A shuffle which I love is the "Faro shuffle" it is done by perfectly seperating the deck 26 vs. 26 and then doing a perfect (1 to 1) rifle shuffle. (Takes practice).
If you do an "out faro" (bottom and face cards are unchanged) 8 times you return back to original position.
And an "in faro" (bottom and face cards are changed) 52 times you return back to the orginal position.
And if you're wondering how TPH came up with those numbers, here is a brief extension to what he said, especially since you were interested in orders.
ord_(2)(51) or 2^8 = 256 = 1 (mod 51), and therefore 8 cycles (specifically, out shuffles), will recycle the deck.
Similarly, a deck of size 50 is recycled by 8 shuffles (using in shuffles).

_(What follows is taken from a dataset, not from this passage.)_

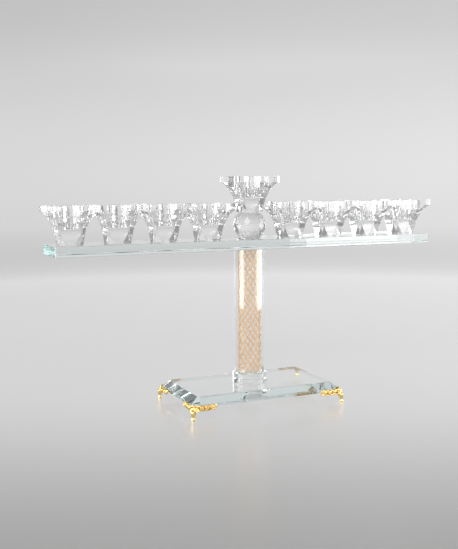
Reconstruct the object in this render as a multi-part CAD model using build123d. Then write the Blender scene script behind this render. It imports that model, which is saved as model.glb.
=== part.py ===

2^(52) = 1 (mod 53) (You can use Fermat's Little Theorem to show this); we further note that 2 is a primitive root mod 53 (and thus 52 is the smallest power), which says that a deck of 54 cards will recycle after 52 out shuffles or if you ignore the top/bottom cards, a deck of size 52 cards will recycle after 52 in shuffles.
In general, cards with size 2^k will recycle after k out shuffles, since 2^k = 1 (mod 2^k - 1).
This leads to asking why do we use ord 2? It's one of the mysteries of math..there's lots of interesting stuff..this inadvertantly leads to the questions of whether there exists arbitrarily large 2n integers such that 2 is a primitive root of mod 2n - 1..which could be proven to be true if the riemann hypothesis is proved to be true which ...
Lots of interesting info. out there.